§ **SHORT EXERCISE**
Quote every line below exactly as it reads.

# SOURCE DATA start

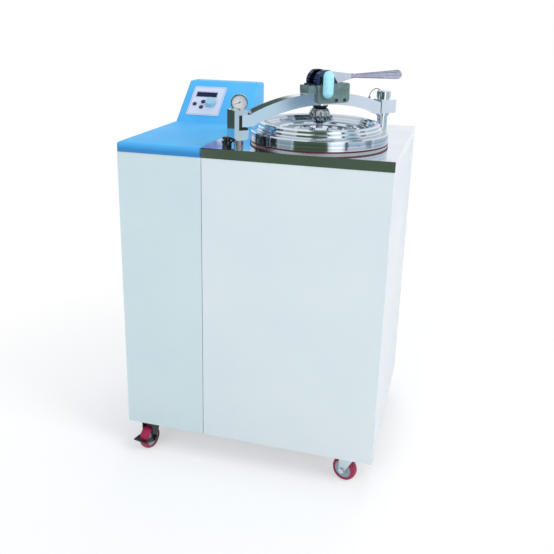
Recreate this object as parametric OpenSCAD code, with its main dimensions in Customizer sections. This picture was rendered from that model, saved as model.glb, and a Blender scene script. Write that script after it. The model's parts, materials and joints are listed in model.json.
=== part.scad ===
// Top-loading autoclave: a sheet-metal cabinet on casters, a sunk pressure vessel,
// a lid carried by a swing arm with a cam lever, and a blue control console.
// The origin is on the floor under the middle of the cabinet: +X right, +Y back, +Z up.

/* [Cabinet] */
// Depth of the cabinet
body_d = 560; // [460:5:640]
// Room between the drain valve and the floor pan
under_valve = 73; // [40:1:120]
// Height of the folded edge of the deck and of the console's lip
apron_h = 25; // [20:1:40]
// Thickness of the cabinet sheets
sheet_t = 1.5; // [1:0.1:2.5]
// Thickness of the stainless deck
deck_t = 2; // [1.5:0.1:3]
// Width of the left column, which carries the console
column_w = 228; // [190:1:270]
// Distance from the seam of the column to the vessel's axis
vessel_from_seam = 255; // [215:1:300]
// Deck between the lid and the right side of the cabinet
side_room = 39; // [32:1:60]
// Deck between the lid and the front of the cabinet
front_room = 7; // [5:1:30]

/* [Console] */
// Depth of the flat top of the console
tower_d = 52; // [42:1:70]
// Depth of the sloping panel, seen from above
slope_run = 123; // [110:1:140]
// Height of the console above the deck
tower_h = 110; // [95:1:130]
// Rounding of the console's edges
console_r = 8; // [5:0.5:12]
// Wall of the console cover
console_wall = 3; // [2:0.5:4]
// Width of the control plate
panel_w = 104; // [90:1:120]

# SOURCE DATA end

§ **EXERCISE SOLUTION**
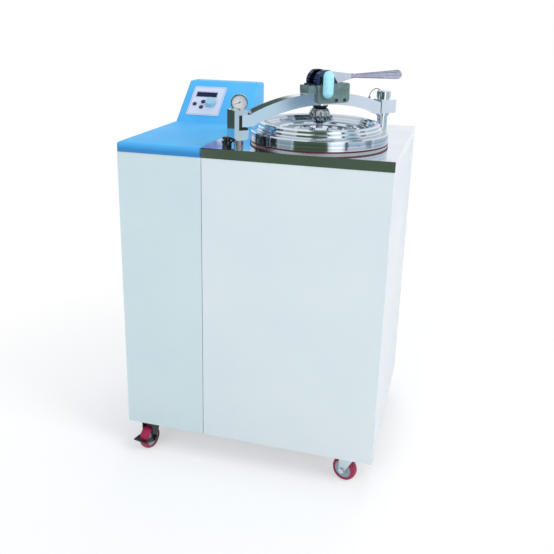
Recreate this object as parametric OpenSCAD code, with its main dimensions in Customizer sections. This picture was rendered from that model, saved as model.glb, and a Blender scene script. Write that script after it. The model's parts, materials and joints are listed in model.json.
=== part.scad ===
// Top-loading autoclave: a sheet-metal cabinet on casters, a sunk pressure vessel,
// a lid carried by a swing arm with a cam lever, and a blue control console.
// The origin is on the floor under the middle of the cabinet: +X right, +Y back, +Z up.

/* [Cabinet] */
// Depth of the cabinet
body_d = 560; // [460:5:640]
// Room between the drain valve and the floor pan
under_valve = 73; // [40:1:120]
// Height of the folded edge of the deck and of the console's lip
apron_h = 25; // [20:1:40]
// Thickness of the cabinet sheets
sheet_t = 1.5; // [1:0.1:2.5]
// Thickness of the stainless deck
deck_t = 2; // [1.5:0.1:3]
// Width of the left column, which carries the console
column_w = 228; // [190:1:270]
// Distance from the seam of the column to the vessel's axis
vessel_from_seam = 255; // [215:1:300]
// Deck between the lid and the right side of the cabinet
side_room = 39; // [32:1:60]
// Deck between the lid and the front of the cabinet
front_room = 7; // [5:1:30]

/* [Console] */
// Depth of the flat top of the console
tower_d = 52; // [42:1:70]
// Depth of the sloping panel, seen from above
slope_run = 123; // [110:1:140]
// Height of the console above the deck
tower_h = 110; // [95:1:130]
// Rounding of the console's edges
console_r = 8; // [5:0.5:12]
// Wall of the console cover
console_wall = 3; // [2:0.5:4]
// Width of the control plate
panel_w = 104; // [90:1:120]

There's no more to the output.